Im Tageschart sehen wir unser Verkaufssignal im Februar bei 1.000 US-Dollar mit dem Ziel bei 860 US-Dollar und 780 US-Dollar. Der Preis fiel aufgrund des Shutdowns, schneller als wir erwartet hatten, bis in den Bereich von 550 US-Dollar. Dort gaben wir das Signal zum Eindecken aller Shortpositionen. Wir hatten mit einer begrenzten Gegenbewegung gerechnet, doch nicht mit so einem starken Preisanstieg, da wir den Shutdown der Minen nicht auf dem Radar hatten. Dem Anstieg sahen wir daher verblüfft zu und konnten erst im Juni einen kleinen erfolgreichen Short-Trade durchführen. Jetzt ist das CRV aber denkbar schlecht, denn ob der Preis nun steigen wird oder nicht, hängt von der Entwicklung der Minenproduktion und der Nachfrage nach Neufahrzeugen ab, die direkt abhängig von den Shutdown-Maßnahmen der Politik sind. Dies können wir kurzfristig nur sehr schwer einschätzen. Langfristig wird auch Platin als Edelmetall von steigenden Preisen durch die Inflation profitieren, doch noch gibt es ein Überangebot am Markt, das sich in den kommenden Monaten noch einmal verstärken könnte.
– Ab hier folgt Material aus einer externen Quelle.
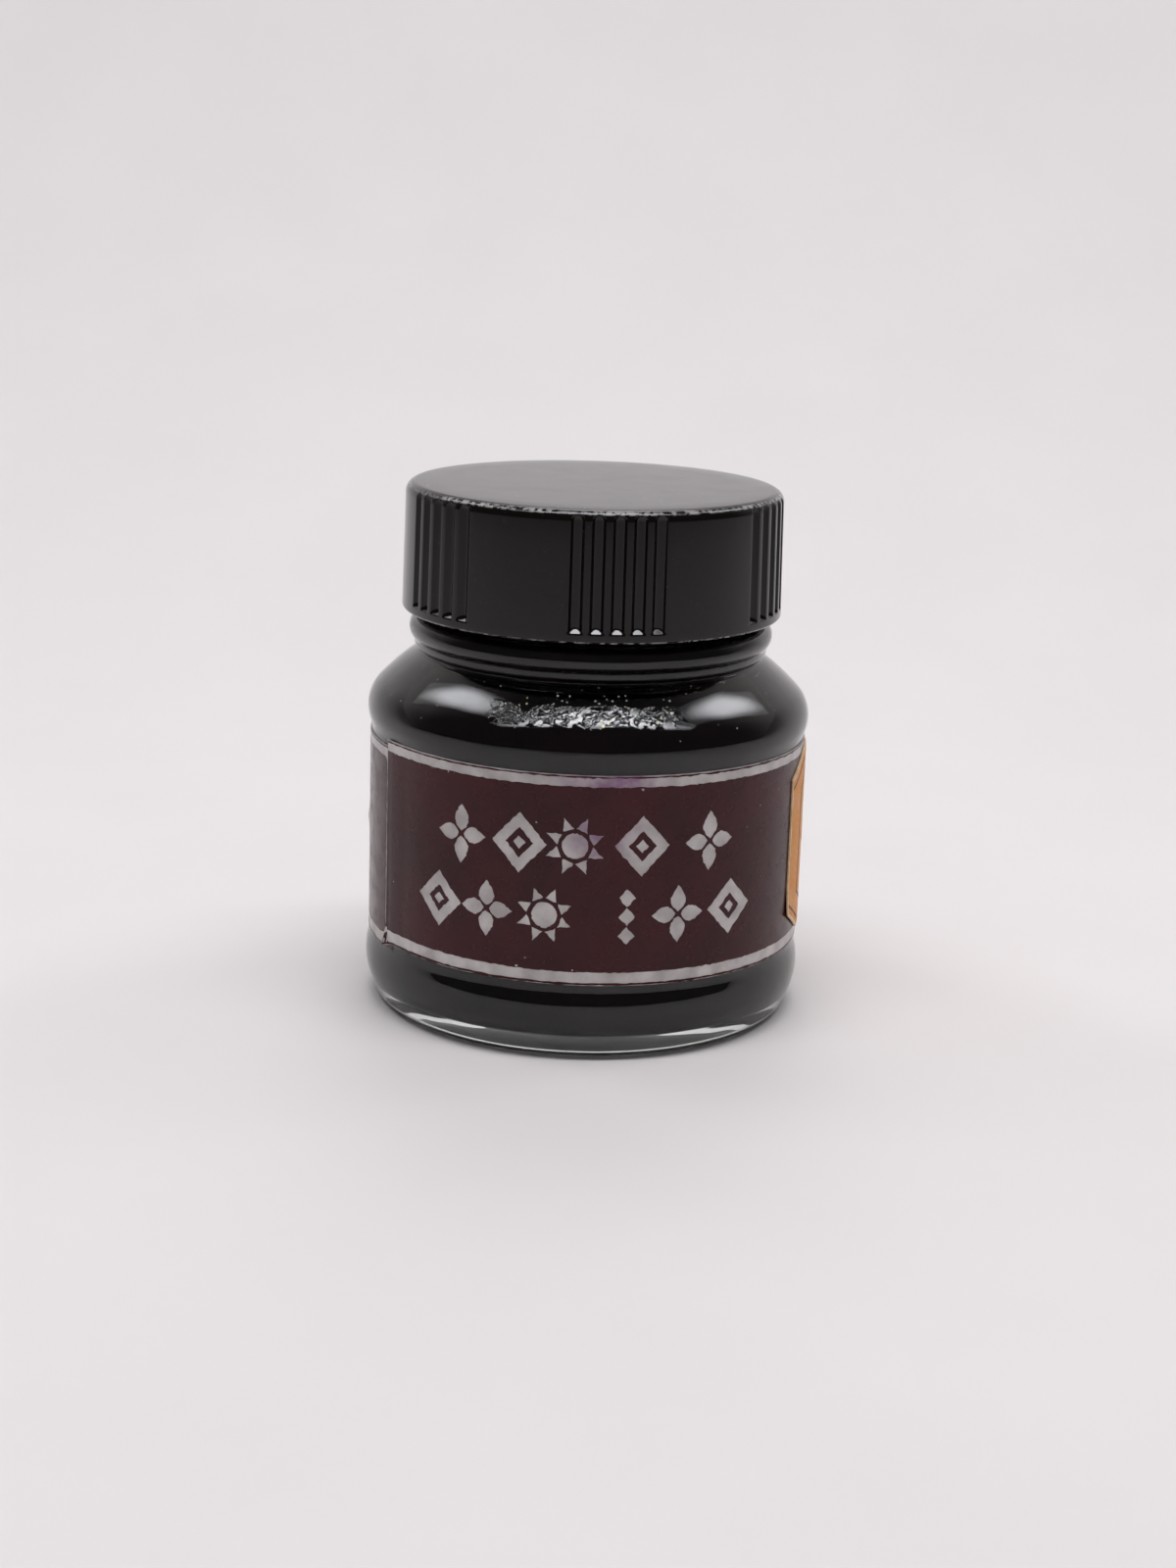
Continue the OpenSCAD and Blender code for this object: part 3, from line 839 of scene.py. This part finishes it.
# %% Dust tree
def dust_tree():
    tree, given = new_tree("dust", {"Density": 1000.0, "Seed": 1, "Least Size": 0.0001, "Most Size": 0.0002,
                                    "Lowest": 0.0, "Highest": 1.0, "Middle": 0.0, "Spread": 4.0})
    size = given.outputs
    normal = add(tree, "ShaderNodeSeparateXYZ", {}, {0: add(tree, "GeometryNodeInputNormal")})
    place = add(tree, "ShaderNodeSeparateXYZ", {}, {0: add(tree, "GeometryNodeInputPosition")})
    upward = add(tree, RAMP, {}, {"Value": normal.outputs["Z"], "From Min": 0.25, "From Max": 0.9})
    over = add(tree, MATH, "GREATER_THAN", (place.outputs["Z"], size["Lowest"]))
    under = add(tree, MATH, "LESS_THAN", (place.outputs["Z"], size["Highest"]))
    share = add(tree, MATH, "MULTIPLY", (upward, over))
    share = add(tree, MATH, "MULTIPLY", (share, under))
    inward = add(tree, MATH, "MULTIPLY", (place.outputs["Y"], -1))
    angle = add(tree, MATH, "ARCTAN2", (place.outputs["X"], inward))
    near = add(tree, MATH, "COMPARE", (angle, size["Middle"], size["Spread"]))
    share = add(tree, MATH, "MULTIPLY", (share, near))
    density = add(tree, MATH, "MULTIPLY", (share, size["Density"]))
    points = add(tree, "GeometryNodeDistributePointsOnFaces", {}, {
        "Mesh": size["Geometry"], "Density": density, "Seed": size["Seed"]})
    grain = add(tree, "GeometryNodeMeshIcoSphere", {}, {"Radius": 1.0, "Subdivisions": 1})
    scale = add(tree, "FunctionNodeRandomValue", {"data_type": "FLOAT_VECTOR"}, {"Seed": size["Seed"]})
    low, high = size["Least Size"], size["Most Size"]
    least = add(tree, "ShaderNodeCombineXYZ", {}, (low, low, low))
    most = add(tree, "ShaderNodeCombineXYZ", {}, (high, high, low))
    tree.links.new(least.outputs[0], scale.inputs[0])
    tree.links.new(most.outputs[0], scale.inputs[1])
    grains = add(tree, "GeometryNodeInstanceOnPoints", {}, {
        "Points": points.outputs["Points"], "Instance": grain, "Rotation": points.outputs["Rotation"],
        "Scale": scale.outputs[0]})
    return close_tree(tree, given, grains)


dust = dust_tree()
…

Auf Sicht der letzten sechs Monate sieht man den Platinpreis auf relativ hohem Niveau trendlos seitwärts laufen. Das physische Angebot und die industrielle Nachfrage sind in der Regel relativ stabil und wir konnten in der Vergangenheit Platin und Palladium sehr gut und erfolgreich handeln. Aktuell ist das Umfeld aufgrund des stark schwankenden Angebots- und Nachfrageverhältnisses unberechenbar, weshalb uns kurz- und mittelfristig keine Prognose möglich ist, bis sich das Umfeld stabilisiert hat. Auf Sicht der kommenden zehn Jahre sehen wir das historisch günstige Platin zu allen anderen Edelmetallen outperformen. Sollte es daher noch einmal zu einem Rücksetzer in den Bereich von 550 US-Dollar kommen, so empfiehlt es sich, diesen Rücksetzer für ein Investment auf langfristige Sicht von einer Dekade für Käufe zu nutzen.